A few Saturdays ago, a charming teacher asked Katherine Palmer, 64, on a date at a local tavern. After a year of staying six feet apart from others, meeting up outside and wearing face masks, spending time with someone in person made her nervous at first. However, as she she started to relax into the date, she began to realize something else: they were hitting it off. Now that she’s fully vaccinated, she says, she’s ready to put her worries aside and put herself out there.
Palmer says the pandemic made her recognize that, when it comes to finding love again, there’s no time to waste. “When your husband dies, you realize life is short,” she says. “That part was definitely missing: to have somebody by your side during a pandemic that you could talk to and, you know, tell them, ‘I’m afraid about what happened today,’ and they would console you. I missed all that with my husband not being here…So maybe I want another one.”
Pandemic-era dating has been hard for pretty much everyone, but it’s been a particular challenge for older people, who are at higher risk of severe COVID-19. Many older people have changed their lifestyles accordingly over the past year—people over 60 were the most likely to practice measures that limit the spread of the virus, including physical distancing, avoiding crowds and canceling social activities, according to an Oct. 2020 survey from the U.S. Centers for Disease Control and Prevention.
When vaccines became available in the U.S. starting late last year, older residents were among the first allowed to join the line, and, broadly speaking, they jumped at the opportunity. They’re now more likely than younger people to have at least partial protection; as of April 26, more than 80% of U.S. residents over 65 were at least partially vaccinated, compared to just 32.5% of people between 18 to 29. And vaccination has enabled many older people who have spent the year in relative isolation for fear of contracting the virus to throw themselves back into a fulfilling social life—including dating.

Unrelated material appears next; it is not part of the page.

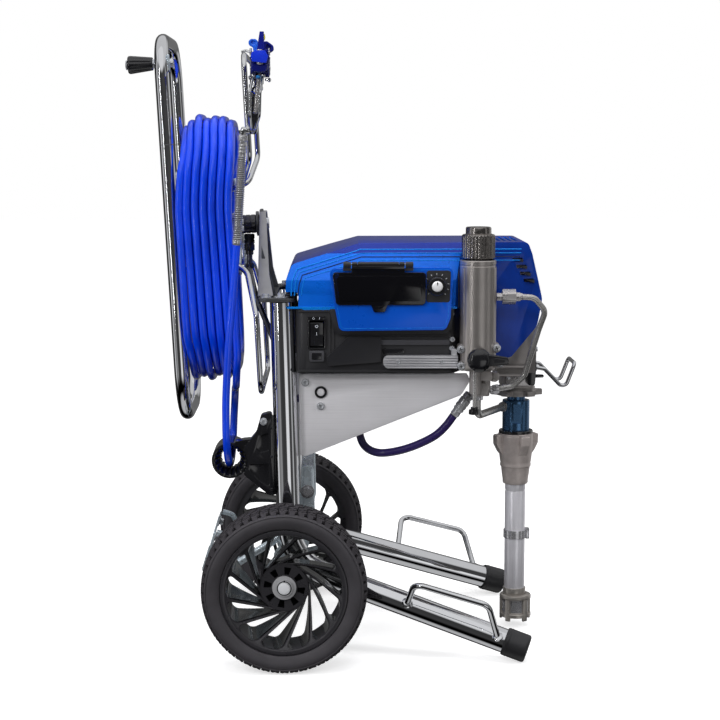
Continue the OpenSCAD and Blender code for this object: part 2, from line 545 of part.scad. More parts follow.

Palmer, who received her second vaccine in early April, says her social calendar is already full again. However, she may not be playing the field for as long as she expected: the teacher impressed her with his bluntness, fun-loving spirit, and respect her and caution towards COVID-19. As their first date was going well, he turned to her and said, “Full disclosure: I had COVID in July.”
“Oh, really?” she responded.
“And I was vaccinated. And you are vaccinated,” he continued. “So, can I kiss you tonight?”
“Okay, I see where this is going now. Yes, you can,” she said. (They did). Even then, she admits, it all felt strange. During the pandemic, she says, “you don’t kiss people, you don’t touch people. You know, it’s just so weird to have the shot and now have that freedom.”
For some older singles, like Marianne Mohr, who’s in her 60s, the pandemic has become a useful way to gauge whether a prospective date is a good match. If someone she connects with online suggests they haven’t taken COVID-19 seriously, Mohr doesn’t bother meeting up with them regardless of their vaccination status, because it’s a sign that they don’t share her values. The pandemic “made me be more discerning,” says Mohr.
Todd Omohundro, 60, says that as a very outgoing person, things in life used to “fall into [his] lap.” During the pandemic, however—and after a difficult shoulder surgery in November—he found himself getting increasingly lonely and depressed. As he recovered, he decided to take dating more seriously, even hiring a matchmaker. He says that he’s found even more confidence now that he’s vaccinated.
“Honestly, it was part loneliness, part desperation,” says Omohundro. “We’ve all heard those amazing stories of people passing on all over the world, isolated from any loved ones at all. And wow, you know, that iconic image we have of being at the very end of our life and being surrounded by loved ones, and you know, the family dog. I don’t want to die from COVID by myself.”
Ann Maas, 63, says that since mass vaccination began, she’s seen a growing interest in dating through her business taking people’s photos for their online dating profiles. It’s nice, she says, to see people get themselves cleaned up to get back out there. “The COVID beard and COVID extra weight does not help these men,” says Maas. “And so many women have these huge chunks of gray and colored hair. And so so many people need to get fixed up and be able to go back to their hairdressers before they go dating again. You know, so it’s not just the dating, it’s the prep for dating.”
- Evan Angelastro for TIMEJim Byrne poses for a portrait with his scooter outside of his home in Connecticut.
Many older single people, including 82-year-old Jim Byrne of Connecticut, are optimistic that it will be easier to meet people now that people are getting vaccinated and the gloom of the pandemic is starting to lift. Byrne says he’s happy to see that people are going out more, and as an actor, he’s looking forward to meeting new people once the local community theater scene gets going again. He says he’d love to meet a woman who likes to have fun—and maybe take a ride with him around Connecticut on his scooter.
“At my age, et cetera, I’m not looking for anything serious-serious, you know, like proposing to a woman and getting married. I’m not interested in that at all. Most people my age are not looking for a long-term mate. They’re just hoping to stay alive long enough to have a little enjoyment,” says Byrne. “But you know, a good friend that you can go out and enjoy life with and have fun and, you know, be a little romantic. I’m a sentimental slob.”